# Directions:
Copy out exactly the lines from the first line of the material below through the line containing "(1-1/4 in) shaft.", and nothing beyond them.

# Dataset extract:

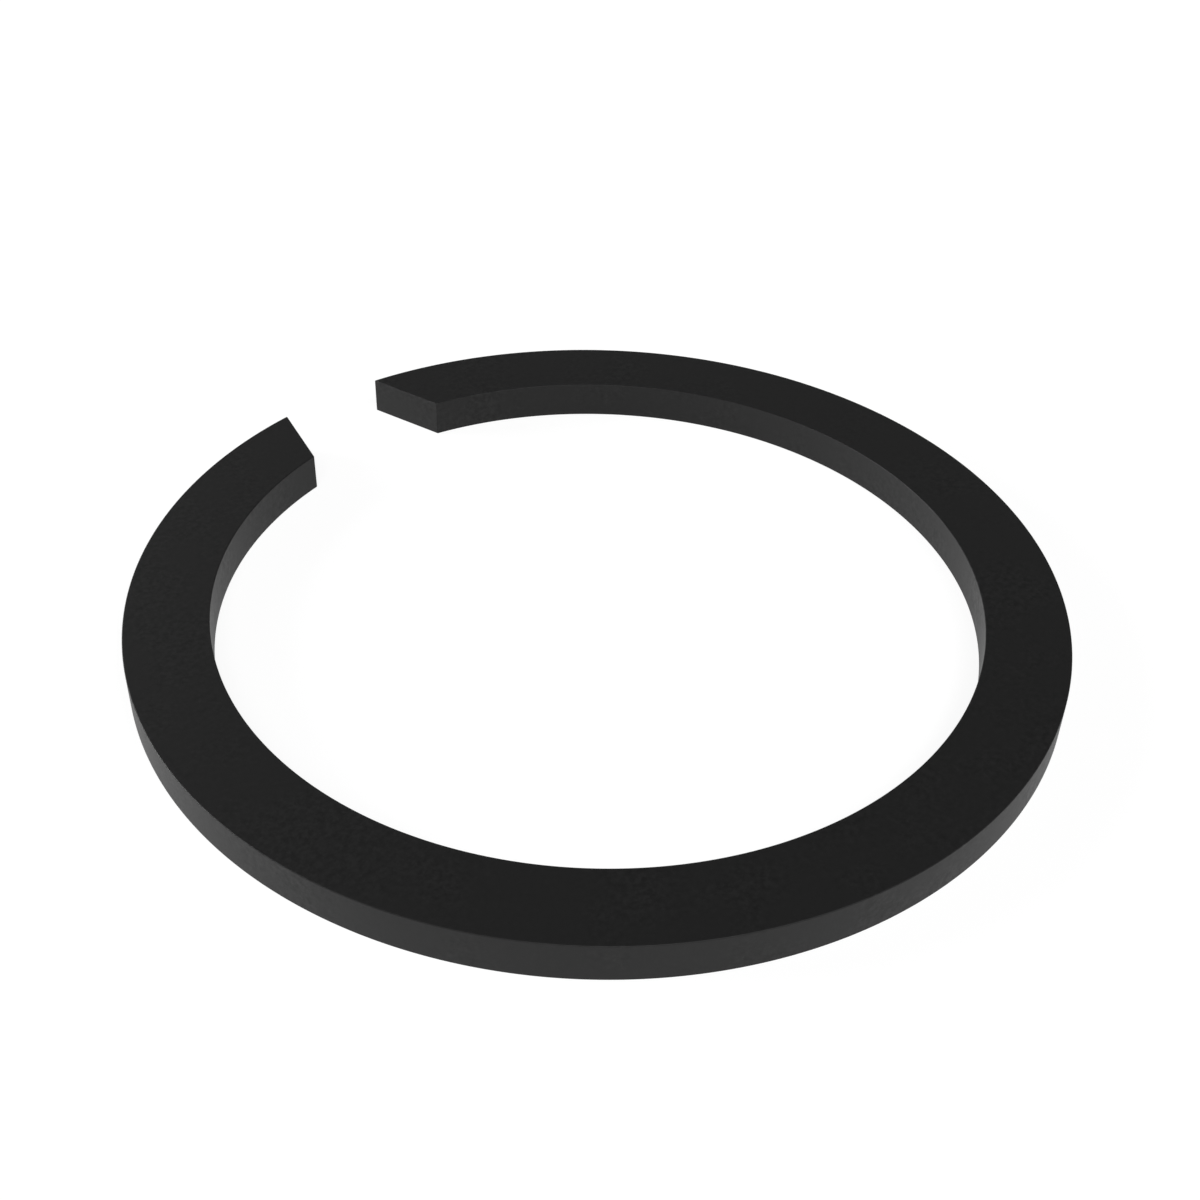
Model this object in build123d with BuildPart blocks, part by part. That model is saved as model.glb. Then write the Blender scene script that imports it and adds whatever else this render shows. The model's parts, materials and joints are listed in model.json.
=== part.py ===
"""External snap ring of constant section, for a groove in a 31.75 mm (1-1/4 in) shaft.

The ring is one piece of hardened spring steel. It is drawn relaxed, as it lies on a bench before
it is spread over the shaft. Its band has the same width and thickness all the way round, and both
ends are bevelled so that the gap is wider at the bore than at the rim, which keeps the tips of the
spreading pliers from slipping out.

Frame: millimetres, ring axis on Z, lower face on Z = 0, middle of the gap towards +Y.
"""

from build123d import *

import os
from math import radians, sqrt, tan

# Driving dimensions, relaxed ring
bore_diameter = 29.36  # a little under the groove, so that the ring grips it
band_width = 3.175  # from bore to rim
thickness = 1.575  # sits in the groove
gap_width = 4.71  # between the two rim corners of the ends
end_bevel = 15.0  # degrees between each end face and the gap's centre line
edge_break = 0.05  # every edge is tumbled, so none is left sharp

# Sizes that follow from them
bore_radius = bore_diameter / 2
rim_radius = bore_radius + band_width

# The cut for the gap starts in the open bore and runs out past the rim
cut_start_y = bore_radius - band_width
cut_end_y = rim_radius + band_width


def gap_half_width(y):
    """Half the gap between the two end faces, at the distance y from the ring's axis."""
    rim_corner_y = sqrt(rim_radius**2 - (gap_width / 2) ** 2)
    return gap_width / 2 + (rim_corner_y - y) * tan(radians(end_bevel))


with BuildPart() as snap_ring:
    with BuildSketch(Plane.XY):
        Circle(rim_radius)
        Circle(bore_radius, mode=Mode.SUBTRACT)
        with Locations((0, cut_start_y)):
            Trapezoid(
                width=2 * gap_half_width(cut_start_y),
                height=cut_end_y - cut_start_y,
                left_side_angle=90 - end_bevel,
                align=(Align.CENTER, Align.MIN),
                mode=Mode.SUBTRACT,
            )
    extrude(amount=thickness)
    chamfer(snap_ring.edges(), length=edge_break)

snap_ring.part.label = "snap_ring"

os.makedirs("parts", exist_ok=True)
export_step(snap_ring.part, "parts/snap_ring.step")
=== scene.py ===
"""Looks of the external snap ring: a flat, split ring of spring steel with a black oxide finish.

The ring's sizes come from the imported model. Everything is in metres, with the ring's axis on Z and
the middle of the gap between its ends towards +Y.
"""

import json
from math import asin, cos, pi, radians, sin

import bmesh
import bpy
from mathutils import Matrix, Vector


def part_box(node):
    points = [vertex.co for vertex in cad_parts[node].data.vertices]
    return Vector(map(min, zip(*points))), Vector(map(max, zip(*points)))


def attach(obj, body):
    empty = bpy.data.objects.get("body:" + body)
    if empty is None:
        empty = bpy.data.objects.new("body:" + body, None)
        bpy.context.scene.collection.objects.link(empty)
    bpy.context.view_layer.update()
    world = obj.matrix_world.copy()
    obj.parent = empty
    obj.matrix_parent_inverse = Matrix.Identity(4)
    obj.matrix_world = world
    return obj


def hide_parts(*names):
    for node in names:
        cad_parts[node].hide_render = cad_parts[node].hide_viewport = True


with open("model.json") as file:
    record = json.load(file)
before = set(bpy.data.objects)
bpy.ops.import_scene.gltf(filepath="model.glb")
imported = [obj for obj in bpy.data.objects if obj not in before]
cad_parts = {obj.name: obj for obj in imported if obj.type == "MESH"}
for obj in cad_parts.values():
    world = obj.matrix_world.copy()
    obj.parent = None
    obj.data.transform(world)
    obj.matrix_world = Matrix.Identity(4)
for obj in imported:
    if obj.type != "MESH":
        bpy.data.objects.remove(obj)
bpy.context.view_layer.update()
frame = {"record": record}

MILLIMETRE = 0.001

# The ring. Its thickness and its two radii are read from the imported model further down.
GAP_WIDTH = 4.71 * MILLIMETRE  # between the two rim corners of the ends
END_BEVEL = radians(15.0)  # between each end face and the gap's centre line
EDGE_RADIUS = 0.04 * MILLIMETRE  # every edge is tumbled
EDGE_SEGMENTS = 4
EDGE_ANGLE = radians(40.0)  # a larger turn between two faces is an edge
STATIONS = 720  # sections round the band

# Black oxide on steel: matt, with a fine grain that is stronger in some patches. Two noises make
# the texture: grain about its mean, and light specks where the second noise is near its peaks.
OXIDE_DARK = 0.0065
OXIDE_LIGHT = 0.0130
OXIDE_ROUGH = 0.54
OXIDE_SMOOTH = 0.47
OXIDE_IOR = 1.30  # a porous oxide reflects less than a closed film
GRAIN_SIZE = 0.22 * MILLIMETRE
GRAIN_DETAIL = 2.0
GRAIN_HARSHNESS = 0.6  # how much of its finest detail shows
GRAIN_MEAN = 0.5
GRAIN_HEIGHT = 0.0012 * MILLIMETRE
SPECK_SIZE = 0.16 * MILLIMETRE
SPECK_DETAIL = 1.0
SPECK_FROM, SPECK_FULL = 0.60, 0.72  # noise values at which a speck starts, and is at its height
SPECK_HEIGHT = 0.2  # of the grain's full range
PATCH_SIZE = 3.4 * MILLIMETRE
PATCH_DETAIL = 2.0
PATCH_FROM, PATCH_FULL = 0.42, 0.62  # noise values between which the grain grows to full strength
PATCH_FAINT = 0.15  # strength of the grain where it is weakest
TEXTURE_REACH = 0.16  # texture value, up or down, at which colour and roughness stop changing

# Camera, aimed at the middle of the ring's box
CAMERA_AZIMUTH = -43.42  # degrees, from the side opposite the gap towards +X
CAMERA_ELEVATION = 38.33  # degrees above the table
CAMERA_ROLL = radians(1.75)
CAMERA_DISTANCE = 64.53 * MILLIMETRE
CAMERA_LENS = 50.0
CAMERA_SENSOR = 36.0
CAMERA_NEAREST = 1 * MILLIMETRE

# Studio: square soft boxes round the ring. Their azimuths are in degrees to the right of the
# camera, and their elevations in degrees above the table.
LAMP_SIZE = 0.25
LAMP_DISTANCE = 0.5
LAMPS = {
    # name: (azimuth, elevation, watts)
    "left_box": (-96.0, 15.0, 2.7),
    "front_box": (0.0, 50.0, 1.1),
    "right_box": (45.0, 50.0, 1.2),
    "rear_left_box": (-135.0, 15.0, 0.35),
}
COVE_TOP = 10.0  # degrees above the table up to which the surroundings are white
COVE_END = 15.5  # degrees above the table from which they are dark
COVE_DARK = 0.02  # their strength there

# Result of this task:
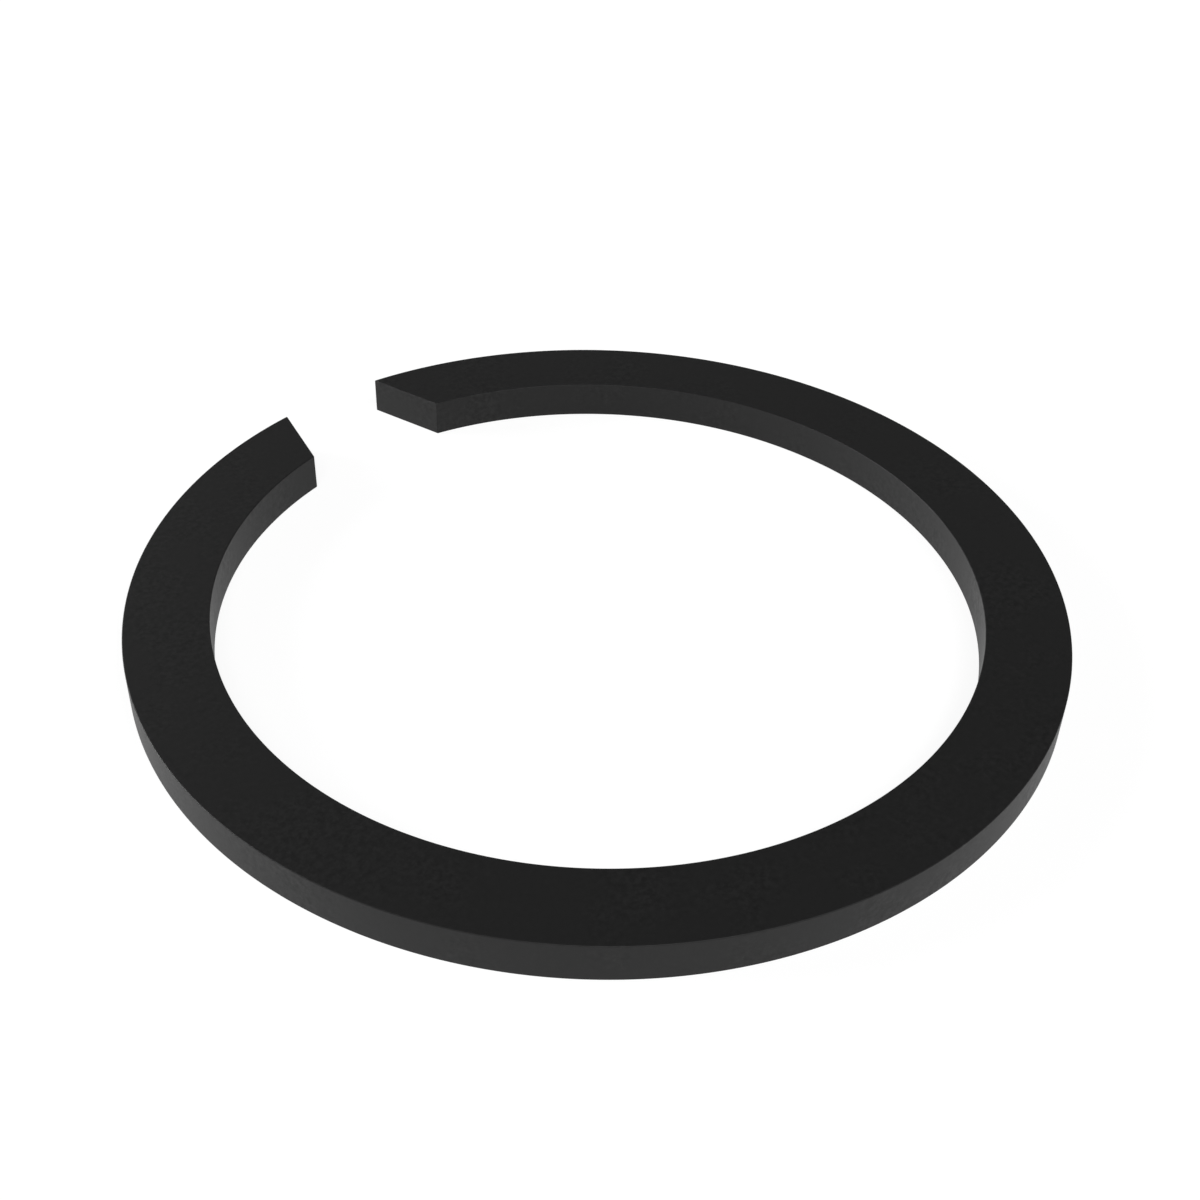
Model this object in build123d with BuildPart blocks, part by part. That model is saved as model.glb. Then write the Blender scene script that imports it and adds whatever else this render shows. The model's parts, materials and joints are listed in model.json.
=== part.py ===
"""External snap ring of constant section, for a groove in a 31.75 mm (1-1/4 in) shaft.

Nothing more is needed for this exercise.